Every person involved with OYSA has a full-time job: Trada is executive vice president for a company that manufactures artificial teeth; Grewal owns a metal polishing company; and Agustin runs his own business from home. And yet, with these demanding careers, they each spend 20-30 hours per week working with the teams on the league.

“Because of the heavy Hispanic influence, Oxnard is definitely a soccer town. There are about 400 clubs in town and we are the biggest club of them all,” Grewal says. He emigrated here from India, and, like the other board members, spent his youth on soccer fields. Unlike the mild Agustin Magaña and playful Trada, Grewal’s enthusiasm takes on an intense and powerful quality. His dark eyes hold me fixedly. “We are very proud of the work we do here, and to see a kid like Raul shine on the field — to see all the kids — is an incredible experience to be a part of.”

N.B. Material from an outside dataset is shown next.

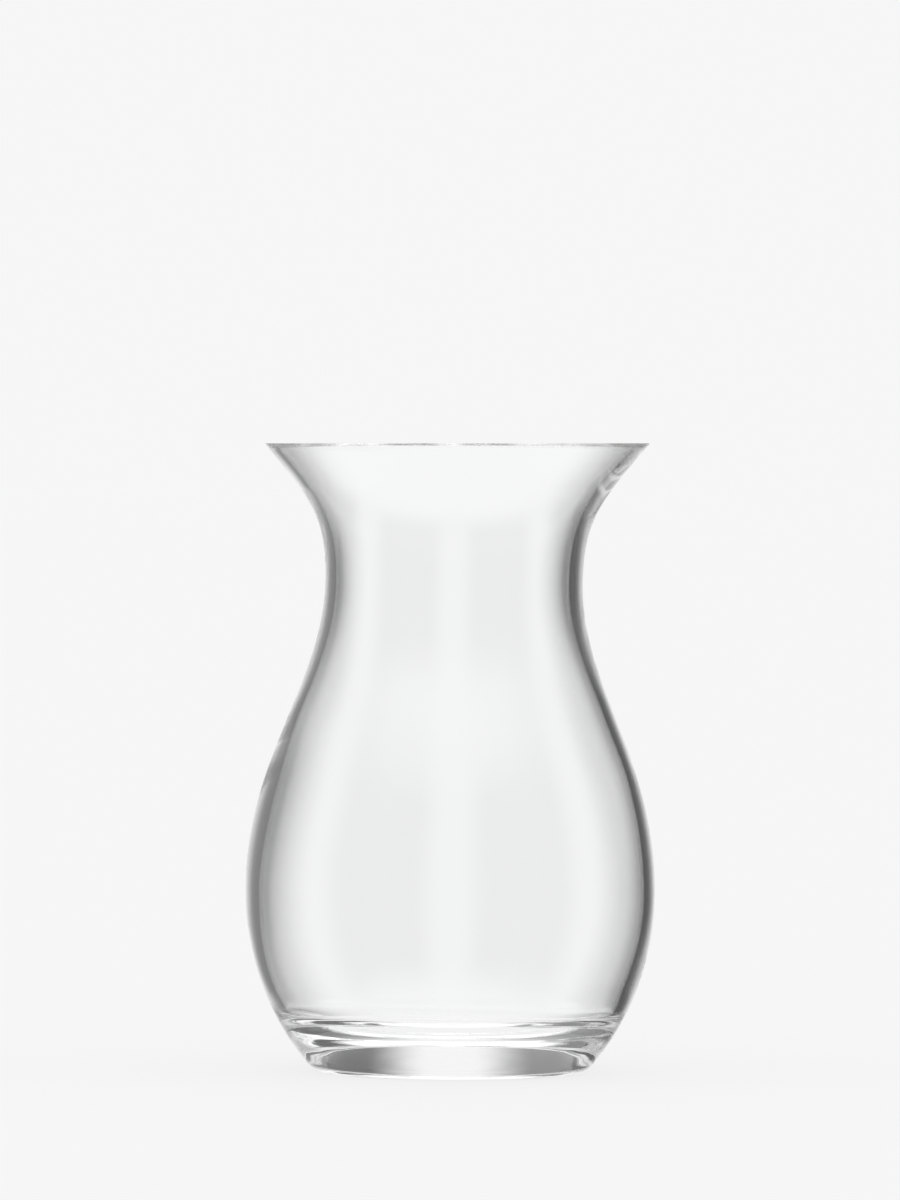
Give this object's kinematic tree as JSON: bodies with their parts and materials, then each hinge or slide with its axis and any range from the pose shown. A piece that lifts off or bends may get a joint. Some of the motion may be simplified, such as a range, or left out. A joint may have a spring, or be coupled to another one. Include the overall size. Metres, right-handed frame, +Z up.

Yet, with all the teams in town, fields to play on are scarce. Agustin says OYSA utilizes fields on the River Ridge property. The Fridays spent cleaning and maintaining the field are the only payment the owner, Kasen Properties, requires in return for their full use. “But we can only use the fields because they haven’t been sold due to the bad economy,” Agustin says. “When they sell, we are going to be left with no place to play.” OYSA is looking to host a large tournament next year, with 160 to 200 teams participating, but the dearth of places to play looks as if it will present a problem. “Right now, we’re talking to local high schools, but who knows?”

I get the sense that this sort of apprehensive and tenuous hold on the organization’s future has been a palpable force in its decade of existence. And yet, through the sheer enthusiasm of board members and team parents, and the twine- and duct tape-tenacity seen in these sorts of grass-roots organizations, OYSA has made it happen.